University College London | UCL · Wellcome Trust Centre for Neuroimaging
Retrospective Model-Based Inference Guides Model-Free Credit Assignment
To adapt to their environments, organisms need to learn which actions are rewarding in different states of the world. Extensive research in Reinforcement Learning (RL) has shown that organisms cope efficiently with this credit-assignment problem, even when their actions are executed under challenging conditions of action and/or state uncertainty. However, little is known about such credit-assignment even for the common case where this uncertainty is subsequently resolved. Such is the case, for example, when you ask for a salary-raise without knowing whether your employer is in a good or a bad mood and a few days later you learn that she was in a bad mood when she approved your request. Does this knowledge modulate your credit assignment? Here, I will examine this question from the perspective of the interaction between habitual (model-free; MF) and goal-directed (model-based; MB) systems.

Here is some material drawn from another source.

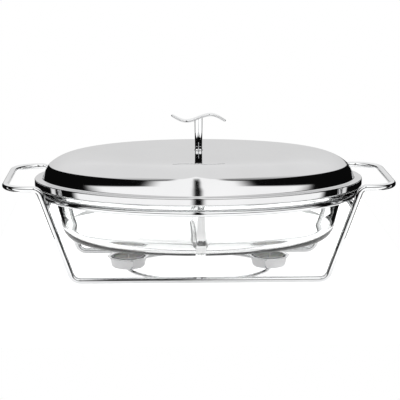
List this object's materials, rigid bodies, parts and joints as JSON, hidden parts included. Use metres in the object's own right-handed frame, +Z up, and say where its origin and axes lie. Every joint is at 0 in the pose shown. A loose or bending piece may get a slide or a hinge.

Whereas previous research in RL has mostly focused on an MB prospective-planning function, I will present a novel theory of MB retrospective-inference and an experimental test of this theory based on a novel bandit task. According to our theory, an MB system resolves the uncertainty that prevailed when actions were taken and hence guides MF credit-assignment. In support of our theory, we found that when subject’s momentary uncertainty about which bandit had generated an outcome was resolved by subsequent information, they assigned most of the credit to the bandit they inferred to have been responsible. I will discuss how these findings enrich our knowledge on the variety of MB functions and the scope of MB-MF interactions.